Sunday, November 22, 2009
Add another court of appeal to the list of those supporting the NLRB's power to issue two-member decisions. This time it's the Fourth Circuit in Narricot Indus. v. NLRB. That makes it four courts (1st, 2nd, 4th, and 7th Circuits) to one (D.C. Circuit). The Fourth Circuit's holding included this analysis of Section 3(b) of the NLRA and the D.C. Circuit's decision (see here for a previous discussion of the provision):
The D.C. Circuit has reached a contrary conclusion, reading § 3(b) as creating distinct quorum requirements for the Board and designated three-member groups. See Laurel Baye Healthcare of Lake Lanier, Inc. v. NLRB, 564 F.3d 469, 472- 73 (D.C. Cir. 2009). That court thus concluded that the phrase "except that" is "present in the statute only to indicate that the delegee group’s ability to act is measured by a different numerical value." Id. at 472. In the court’s view, the Board quorum requirement of three members "must be satisfied ‘at all times,’" regardless of whether the Board’s authority is delegated to a group of its members. Id. (quoting 29 U.S.C. § 153(b)). We disagree with this view, concluding that it is based on an overly narrow construction of the modifying phrase that directly follows the three-member quorum requirement: "except that two members shall constitute a quorum of any group designated pursuant to [the delegation provision]." 29 U.S.C. § 153(b) (emphasis added). The statutory phrase "except that" ordinarily introduces an exception. Had Congress desired to write the statute as the D.C. Circuit reads it, it would have simply omitted the words "except that" from § 3(b). The statute would then contain two independent quorum clauses, one applicable to the Board and the other to three-member groups. As it is, however, § 3(b) contains a quorum requirement applicable "at all times," except where the Board has delegated its authority to a three-member group. Because the Board made such a delegation in this case, we see the D.C. Circuit’s reading of the statute as unpersuasive.
Now it's just up to the Supreme Court to sort this mess out.
Hat Tip: Patrick Kavanagh & Dennis Walsh
Friday, November 20, 2009
A new Wall Street Journal article suggests that is what exactly may be happening, but now there is some push back from employees and their advocates:
Big Brother is watching. That is the message corporations routinely send their employees about using email.
But recent cases have shown that employees sometimes have more privacy rights than they might expect when it comes to the corporate email server. Legal experts say that courts in some instances are showing more consideration for employees who feel their employer has violated their privacy electronically . . .
In past years, courts showed sympathy for corporations that monitored personal email accounts accessed over corporate computer networks.
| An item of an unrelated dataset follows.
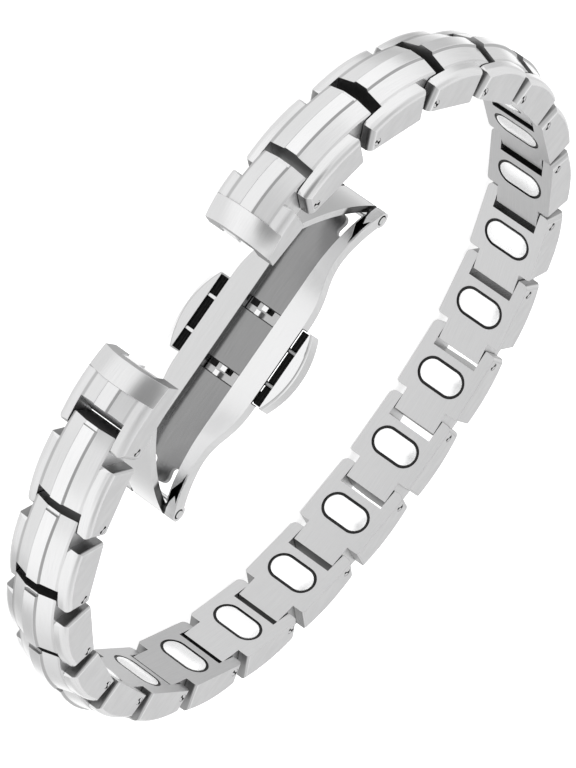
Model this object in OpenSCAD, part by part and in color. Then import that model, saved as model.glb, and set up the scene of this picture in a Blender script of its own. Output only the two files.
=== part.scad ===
// Linked bracelet with a double push-button folding clasp, in millimetres.
// The loop lies on its side in its relaxed form, with the clasp unfolded at the front.
// It is laid out flat first: X along the clasp, Y from the clasp into the loop, Z across the band.
// Then the whole loop leans on its lower button and its far links, as it does on a table.

/* [Band] */
// Distance between the two pins of a link
pitch = 9.2; // [9.15:0.05:9.25]
// Width of the band
band_w = 8.5; // [8.4:0.05:8.6]
// Depth of the inner face under the pins
inner_depth = 0.85; // [0.8:0.05:0.9]
// Height of the centre strip over the pins
crown_h = 4.1; // [4:0.05:4.2]
// Radius of the arch along a link's outer face
arch_r = 20.2; // [19.6:0.2:21]
// Half width of the slot between a link's ears
slot_half = 2.86; // [2.84:0.01:2.9]
// Half width of a link's tongue
tongue_half = 2.78; // [2.7:0.01:2.8]
// Radius of a link pin
pin_r = 0.44; // [0.42:0.01:0.45]

/* [Magnets] */
// Radius of a magnet's round ends
magnet_r = 1.37; // [1.36:0.01:1.42]
// Radius of the round ends of its pocket
pocket_r = 1.7; // [1.66:0.01:1.7]
// Half the distance between the centres of the round ends
magnet_half = 1.3; // [1.26:0.01:1.32]

/* [Clasp] */
// Half length of the clasp's flat middle
flat_half = 9.66; // [9.6:0.02:9.7]
// Distance of the tip hinges from the middle
tip_x = 18.12; // [18.08:0.02:18.16]
// Drop of the tip hinges under the flat top
tip_drop = 4.28; // [4.24:0.02:4.32]
// Thickness of the rails
rail_t = 1.56; // [1.5:0.02:1.6]
// Half width of the clasp at its middle
clasp_half = 4.92; // [4.9:0.01:4.94]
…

Generally, judges treated corporate computers, and anything on them, as company property.
Now, courts are increasingly taking into account whether employers have explicitly described how email is monitored to their employees.
That was what happened in a case earlier this year in New Jersey, when an appeals court ruled that an employee of a home health-care company had a reasonable expectation that email sent on a personal account wouldn't be read.
To be honest, I don't think this a new trend at all (though it makes a nice theme in a WSJ story). Since I was practicing management side employment law back in the late 90s, we would advise clients routinely that they had to have clear language in their employee handbooks that employees had no expectation of privacy in their computers, internet browsing, or emails.
Nothing new, but still a good practice for employers to follow if they want to avoid this type of lawsuit.